REQUIREMENTS:
Where does the string "this" appear in the records? Copy every line that contains it.

PROVIDED DATA:
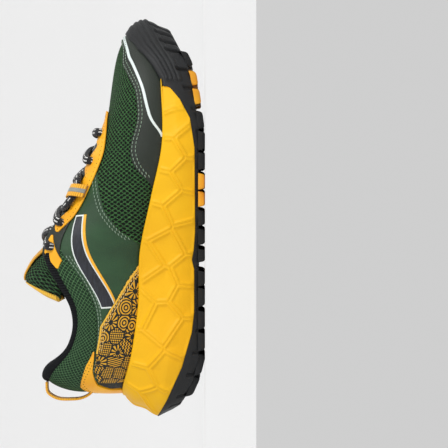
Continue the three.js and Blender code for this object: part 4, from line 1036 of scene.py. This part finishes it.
def tongueWebbing():
    # Strip down the middle: a raised keeper, then a dip under the crossing laces, then flat to the free edge
    m, n = 170, 14
    t = np.linspace(0.325, 0.985, m)[:, None]
    side = np.linspace(1, -1, n)[None] * tongueSizes["webbing"] / 2 / tongueList("half", t)
    keepers = 3.4 * np.exp(-((t - 0.405) / 0.06) ** 4) + 1.2 * np.exp(-((t - 0.76) / 0.17) ** 6)
    front = tonguePoint(t, side, -1.3 - keepers)
    back = tonguePoint(t, side, -0.1 - keepers)
    points, quads = sandwich(front, back)
    uv = bothFaces(t * tongueSizes["length"], side * tongueList("half", t))
    thing = meshObject("tongue_webbing", points, quads, uv, "webbing")
    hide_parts("tongue_webbing", "tongue_webbing_top")
    bendWithTip(thing)


tonguePad()
tongueBinding()
tongueWebbing()
print("tongue made")


# Lace and pull loop

laceSizes = {"width": 6.6, "thick": 4.8, "crossLift": 4.4, "overLift": 8.2}


def crownNear(x):
    # Point of the tongue's crown nearest to distance x from the heel
    shares = np.linspace(0, 1, 400)
    where, _ = crownAt(shares)
    i = int(np.argmin(np.abs(where[:, 0] - x)))
    return np.array([where[i, 0], tongueList("middle", shares[i]), where[i, 1]])


def laceHalf(outerFirst):
    # Way points by eyelet, each with its outward direction and its thickness there
    points = []
    lift = laceSizes["crossLift"] if outerFirst else laceSizes["overLift"]
    for i, eyelet in enumerate(eyelets):
        outer = outerFirst == (i % 2 == 0)
        station = lambda u: u if outer else stations - u
        put = lambda u, h, offset, thick=1.0: points.append(
            (layer(station(u), h, offset), skinNormal(station(u), h), thick))
        if i == 2:
            put(eyelet + 0.26, 0.93, 3.6)
            put(eyelet, 0.87, 3.6, 0.85)
            put(eyelet - 0.26, 0.93, 3.6)
        else:
            put(eyelet, eyeletHeight + 0.02, 3.2)
            put(eyelet, eyeletHeight - 0.005, 0.6, 0.8)
            put(eyelet, eyeletHeight, -2.0, 0.6)
        if i == len(eyelets) - 1:
            put(eyelet - 0.03, 0.86, -6.5, 0.7)
            put(eyelet - 0.1, 0.7, -8.5, 0.8)
            return points
        if i != 2:
            put(eyelet - 0.03, 0.96, -3.6, 0.5)
            put(eyelet - 0.08, 1.08, -2.2, 0.8)
        following = eyelets[i + 1]
        middle = (skin(station(eyelet), 1.0)[0] + skin(stations - station(following), 1.0)[0]) / 2
        points.append((crownNear(middle) + [0, 0, lift], np.array([0.5, 0, 0.87]), 1.0))
    return points


def lace():
    # Flattened tube along a smooth path: half the width across and half the thickness up
    first, second = laceHalf(True), laceHalf(False)
    bar = ((first[0][0] + second[0][0]) / 2 + [0, 0, 2.2], np.array([0.2, 0, 0.98]), 1.0)
    way = first[::-1] + [bar] + second
    knots = np.array([p for p, _, _ in way])
    ups = np.array([n for _, n, _ in way])
    thick = np.array([k for _, _, k in way])
    chord = np.concatenate([[0], np.cumsum(np.sqrt(np.linalg.norm(np.diff(knots, axis=0), axis=1)))])
    fine = np.linspace(0, chord[-1], 1500)
    path = hermite(chord, knots, fine)
    out = unit(np.stack([np.interp(fine, chord, ups[:, k]) for k in range(3)], -1))
    flat = np.interp(fine, chord, thick)
    walked = walkedAlong(path)
    even = np.linspace(0, walked[-1], 1400)
    pick = lambda values: np.stack([np.interp(even, walked, values[:, k]) for k in range(3)], -1)
    path, out, flat = pick(path), unit(pick(out)), np.interp(even, walked, flat)
    tangent = unit(np.gradient(path, axis=0))
    across = unit(np.cross(out, tangent))
    up = np.cross(tangent, across)
    sides = 20
    angle = np.linspace(0, 2 * math.pi, sides, endpoint=False)[None]
    half = laceSizes["width"] / 2 * (0.7 + 0.3 * flat)[:, None]
    deep = laceSizes["thick"] / 2 * flat[:, None]
    plait = 1 + 0.035 * np.sin(even[:, None] * 2.6 + 2 * angle)
    ring = path[:, None] + (across[:, None] * (np.cos(angle) * half * plait)[..., None]
                            + up[:, None] * (np.sin(angle) * deep * plait)[..., None])
    grid = np.concatenate([ring, ring[:, :1]], 1)
    quads = np.concatenate([gridQuads(len(even), sides + 1), tubeCaps(len(even), sides, flip=True)])
    width = np.cos(angle) * laceSizes["width"] / 2
    uv = np.stack([even[:, None] + 0 * angle, width + 0 * even[:, None]], -1)
    uv = np.concatenate([uv, uv[:, :1]], 1)
    thing = meshObject("lace", grid, quads, uv, "lace")
    place(thing, "black_lace", ["lace", "aglet_lateral", "aglet_medial"])
    return thing


def hermite(knots, values, places):
    # Smooth curve through values: cubic pieces whose slopes are those of the chords either side
    slopes = np.gradient(values, knots, axis=0)
    i = np.clip(np.searchsorted(knots, places, side="right") - 1, 0, len(knots) - 2)
    span = (knots[i + 1] - knots[i])[:, None]
    t = (places[:, None] - knots[i][:, None]) / span
    return ((2 * t**3 - 3 * t**2 + 1) * values[i] + (t**3 - 2 * t**2 + t) * span * slopes[i]
            + (-2 * t**3 + 3 * t**2) * values[i + 1] + (t**3 - t**2) * span * slopes[i + 1])


def pullLoop():
    # Webbing arch behind the heel, through points in side view
    near = layer(0.0, 0.72, 1.0)[0]
    knots = np.array([[4.5, 120], [-3.2, 119], [-7.4, 113], [-8.6, 102], [-7.2, 92], [-2.4, 85], [2.0, 83]])
    knots = knots + [near, 0]
    chord = walkedAlong(knots)
    walked = np.linspace(0, chord[-1], 90)
    path = hermite(chord, knots, walked)
    way = unit(np.gradient(path, axis=0))
    out = np.stack([way[:, 1], -way[:, 0]], -1)
    y = np.linspace(-8.5, 8.5, 14) + 3
    face = lambda extra: np.stack([
        np.repeat((path + out * extra)[:, :1], len(y), 1), np.repeat(y[None], len(path), 0),
        np.repeat((path + out * extra)[:, 1:], len(y), 1)], -1)
    points, quads = sandwich(face(-0.8), face(0.8))
    uv = bothFaces(walked[:, None], y[None])
    place(meshObject("heel_pull_loop", points, quads, uv, "webbing"), "yellow_webbing", ["heel_pull_loop"])


lace()
pullLoop()
print("lace and loop made")


# Stitches

def seams():
    # Two rows of thread on each seam, and punched holes along the stay and the heel cap
    guard = smoothLine(mudguardTop)
    for i, shift in enumerate((-1.6, -4.2)):
        seamOn(f"mudguard_stitch_{i}", (5.35, 13.2), guard, offsets["overlay"], 3.1, "paleThread", shift=shift)
    vampLow = smoothLine([(4.1, -0.02)] + [(u, h - 0.035) for u, h in vampTop[1:-1]])
    for i, shift in enumerate((1.6, 4.0)):
        for side, ends, at in (("lateral", (4.2, 5.9), vampLow),
                               ("medial", (12.1, 13.8), lambda u: vampLow(stations - u))):
            seamOn(f"quarter_stitch_{side}_{i}", ends, at, offsets["mesh"], 2.9, "paleThread", shift=shift)
    collar = smoothLine(roundHeel(collarLow))
    for i, shift in enumerate((-1.5, -3.8)):
        seamOn(f"collar_stitch_{i}", (-4.0, 4.0), collar, offsets["mesh"], 2.9, "paleThread", shift=shift)
    top = line(printTop)
    for side, ends, at in (("lateral", (2.0, 3.7), top), ("medial", (14.3, 16.0), lambda u: top(stations - u))):
        for i, shift in enumerate((-2.6, -4.6)):
            seamOn(f"print_stitch_{side}_{i}", ends, at, offsets["overlay"], 2.9, "yellowThread", shift=shift)
    stay = smoothLine(stayLow)
    seamOn("stay_perforation_outer", (4.4, 13.6), stay, offsets["trim"] - 0.25, 3.4, "perforation",
           slot="yellow_synthetic", shift=2.2, length=0.9, radius=0.5, rise=0.0)
    for side, ends in (("lateral", (4.4, 6.9)), ("medial", (11.1, 13.6))):
        seamOn(f"stay_perforation_inner_{side}", ends, scallop, offsets["trim"] - 0.25, 3.4, "perforation",
               slot="yellow_synthetic", shift=-2.0, length=0.9, radius=0.5, rise=0.0)
    high = line(roundHeel(heelHigh))
    for i, shift in enumerate((-2.0, -4.4)):
        seamOn(f"heel_perforation_{i}", (-1.85, 1.85), high, offsets["trim"] - 0.2, 3.0, "perforation",
               slot="yellow_synthetic", shift=shift, length=0.9, radius=0.5, rise=0.0)


seams()
print("stitches made")


# Studio

def studio():
    # Paper sheet, soft world, two suns and a camera
    world = bpy.data.worlds.new("softWorld")
    bpy.context.scene.world = world
    world.use_nodes = True
    background = world.node_tree.nodes["Background"]
    background.inputs[0].default_value = linearOf("#f2f2f2")
    background.inputs[1].default_value = 0.7
    # One sheet: level floor in front, then a quarter circle up to an upright wall behind
    radius, back, front, rise, half = 700.0, 2600.0, -9000.0, 9000.0, 9000.0
    bend = np.linspace(0, math.pi / 2, 24)
    curve = np.stack([back + radius * np.sin(bend), radius - radius * np.cos(bend)], -1)
    profile = np.concatenate([[[front, 0]], curve, [[back + radius, rise]]])
    x = np.array([-half, half]) + heelToMiddle
    grid = np.stack([np.repeat(x[:, None], len(profile), 1), np.repeat(profile[None, :, 0], 2, 0),
                     np.repeat(profile[None, :, 1], 2, 0) - 0.05], -1)
    # Seamless paper: matt and even, faint fibre
    def paper(add, uv, u, v, where):
        # Even paper, a little darker up the wall, which gets more of the light
        away = add("Math SUBTRACT", add("SeparateXYZ", where, out=1), 2.3)
        tone = add("ValToRGB", away, stops=[(0.0, "#eeeeee"), (0.8, "#dadada")])
        return tone, add("TexNoise", where, Scale=400.0)

    finishes["paper"] = newMaterial("seamlessPaper", 1.0, paper, 0.02, Specular_IOR_Level=0.0)
    floor = meshObject("studio_floor", grid, gridQuads(2, len(profile)), grid.reshape(-1, 3)[:, :2], "paper")
    # Soft suns: the floor and the wall get the same light where the rise equals the way forward
    suns = {"key": ((1.1, -0.8, 0.8), 0.5, 1.7), "fill": ((-0.6, -1.0, 0.8), 1.2, 0.5)}
    for name, (spot, angle, power) in suns.items():
        data = bpy.data.lights.new(name, "SUN")
        data.angle = angle
        data.energy = power
        light = bpy.data.objects.new(name, data)
        light.rotation_euler = Vector(spot).to_track_quat("Z", "Y").to_euler()
        bpy.context.scene.collection.objects.link(light)
    # Side view with the toe up: the camera looks along +Y and its top points along +X
    cameraSizes = {"distance": 2.0, "height": 0.002, "frame": 0.34, "shift": 0.0486, "x": -0.0044}
    data = bpy.data.cameras.new("camera")
    data.sensor_width = 36
    data.lens = 36 * cameraSizes["distance"] / cameraSizes["frame"]
    data.shift_x = cameraSizes["shift"]
    data.clip_end = 50
    camera = bpy.data.objects.new("camera", data)
    right, up, behind = Vector((0, 0, -1)), Vector((1, 0, 0)), Vector((0, -1, 0))
    turn = Matrix((right, up, behind)).transposed().to_4x4()
    viewpoint = (cameraSizes["x"], -cameraSizes["distance"], cameraSizes["height"])
    camera.matrix_world = Matrix.Translation(viewpoint) @ turn
    bpy.context.scene.collection.objects.link(camera)
    bpy.context.scene.camera = camera
    bpy.context.scene.view_settings.view_transform = "Standard"


studio()
print("studio made")
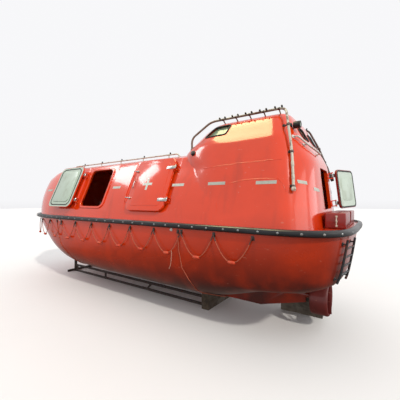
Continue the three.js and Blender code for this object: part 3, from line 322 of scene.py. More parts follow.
def rod(bm, start, end, radius, sides, bevel=0.0):
    """Round bar, with its rims broken by a bevel."""
    start, end = Vector(start), Vector(end)
    made = bmesh.ops.create_cone(
        bm, cap_ends=True, cap_tris=False, segments=sides, radius1=radius, radius2=radius,
        depth=(end - start).length, matrix=aim(end - start, (start + end) / 2),
    )
    if bevel:
        edges = once(e for v in made["verts"] for e in v.link_edges)
        rims = [e for e in edges if any(len(f.verts) > 4 for f in e.link_faces)]
        bevelled(bm, rims, bevel)


def block(bm, low, high, bevel=0.0, matrix=None, segments=2):
    """Box between two corners, with its edges broken by a bevel."""
    low, high = Vector(low), Vector(high)
    size = high - low
    place = Matrix.Translation((low + high) / 2) @ Matrix.Diagonal((*size, 1))
    verts = bmesh.ops.create_cube(bm, size=1.0, matrix=place)["verts"]
    if bevel:
        edges = once(e for v in verts for e in v.link_edges)
        before = set(bm.verts) - set(verts)
        bevelled(bm, edges, bevel, segments)
        verts = [v for v in bm.verts if v not in before]
    if matrix is not None:
        bmesh.ops.transform(bm, matrix=matrix, verts=verts)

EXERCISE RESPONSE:
Continue the three.js and Blender code for this object: part 4, from line 1036 of scene.py. This part finishes it.
Continue the three.js and Blender code for this object: part 3, from line 322 of scene.py. More parts follow.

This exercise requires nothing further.